Relying on a test drive alone is a third mistake. A bad engine mount or worn suspension bushing can feel normal on a short loop. That’s why a professional pre‑purchase inspection is non‑negotiable for any car over a few thousand dollars.
For context, Connecticut's lemon law process shows how some states protect buyers. Florida leaves that protection up to you.
What to do instead: make a checklist. Every car you consider, run the VIN, check tire date codes, look under carpets for water stains, and have a mechanic you trust give it a full once‑over.
Expert Recommendations for Risk Mitigation
Treat your car like it will be inspected, even though it won’t. Schedule an annual checkup with an independent shop. This mirrors what a state inspection would cover.
The cost is usually under $150.
Keep a maintenance log. Insurers and future buyers value documented history. It also helps you catch patterns, a brake fluid leak or a slow coolant drop, before they become emergencies.
Stay current with recalls. Use the NHTSA recall lookup tool with your VIN twice a year. In Florida, no state agency will remind you.
Connecticut's vehicle abandonment laws show how other states stay on top of problem vehicles.
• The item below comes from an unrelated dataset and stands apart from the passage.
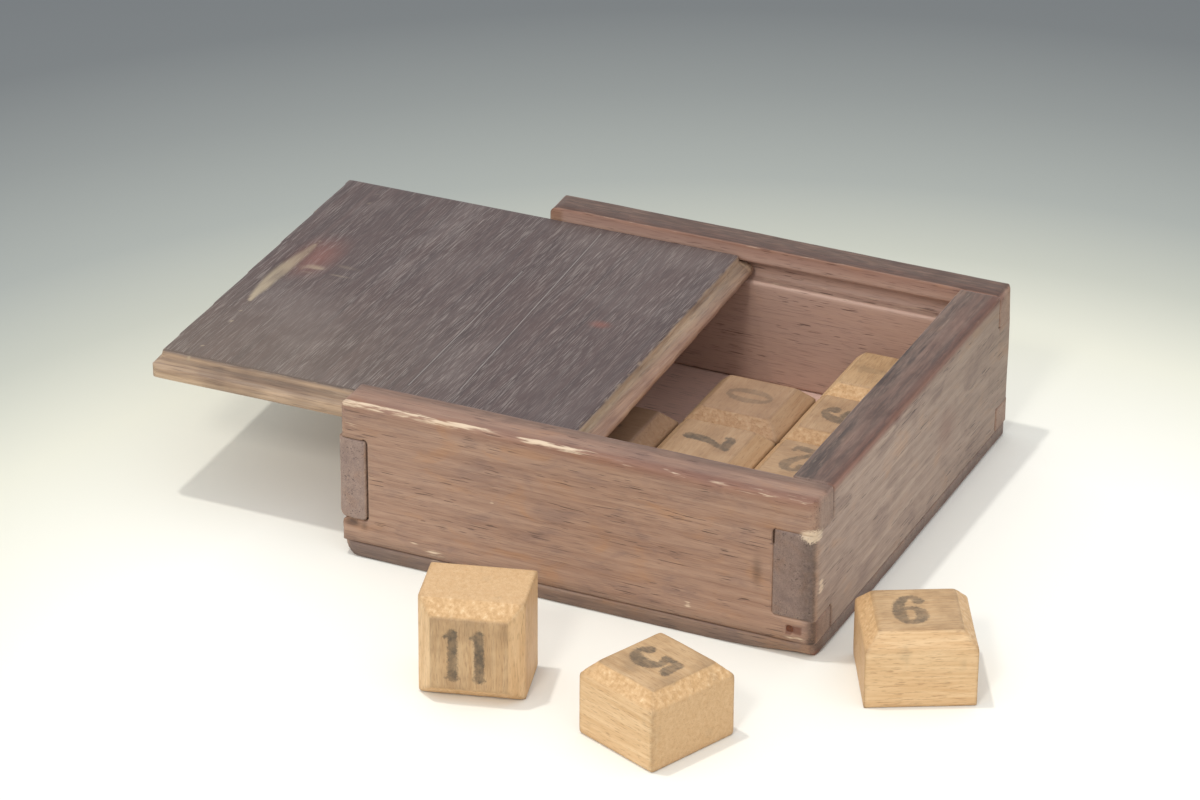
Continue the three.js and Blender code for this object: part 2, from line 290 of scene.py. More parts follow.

Florida’s approach is more hands off, so you have to be proactive.
Invest in a cheap OBDII scanner. Read codes monthly. A pending code can wave a flag early.
Fix small problems before they turn into expensive ones.
Frequently Asked Questions
Does Florida require any kind of vehicle inspection at all?
Only for salvage‑rebuilt vehicles. A rebuilt title requires passing a state safety check at a FLHSMV station. For everything else, no inspection is required to register or renew.
Can I get pulled over for an unsafe vehicle?
Yes. Law enforcement can issue an unsafe vehicle notice under Florida Statute 316.610 if they spot something obviously wrong. This is reactive, not proactive.
You won’t get a reminder when your brake pads get thin.
Is there any emissions testing in Florida?
Not for passenger vehicles. Florida is in attainment of federal Clean Air Act standards, so the EPA does not require a state Inspection and Maintenance program. No tailpipe test, no OBDII scan at registration.
Will a car from another state need an inspection to be registered in Florida?
No. Out‑of‑state transfers only require a VIN verification form (HSMV‑82040). No mechanical or emissions check is needed.
How do I know if a used car is safe without a state inspection?
Pay a trusted mechanic for a pre‑purchase inspection. Look for flood signs, check the title history, and run a VIN check. Take the car for a longer test drive including highway speeds.
Are manufacturers required to ensure a car’s safety after the sale?
They issue recalls but are not responsible for inspecting your car. Owners must respond to recall notices and get repairs done. Florida does not tie recall completion to registration.
Final Take: Living Without Inspections
Living in a state with no annual vehicle safety or emissions inspection is simpler on the surface. You save time and a small fee. But that simplicity transfers significant responsibility to you.
The trade‑offs are real. Higher insurance premiums, more hidden flood cars, and undetected mechanical problems are part of the landscape. The absence of a state check doesn’t make problems vanish.
It just hides them until they surface in a breakdown or a repair bill.
The path forward is straightforward. Treat your car to an annual checkup. Always get a pre‑purchase inspection.
Stay on top of recalls. Know the common scams in your local market. Florida’s lack of an annual inspection requirement means you are in the driver’s seat, for better and for worse.
Make it the better option by staying informed and vigilant.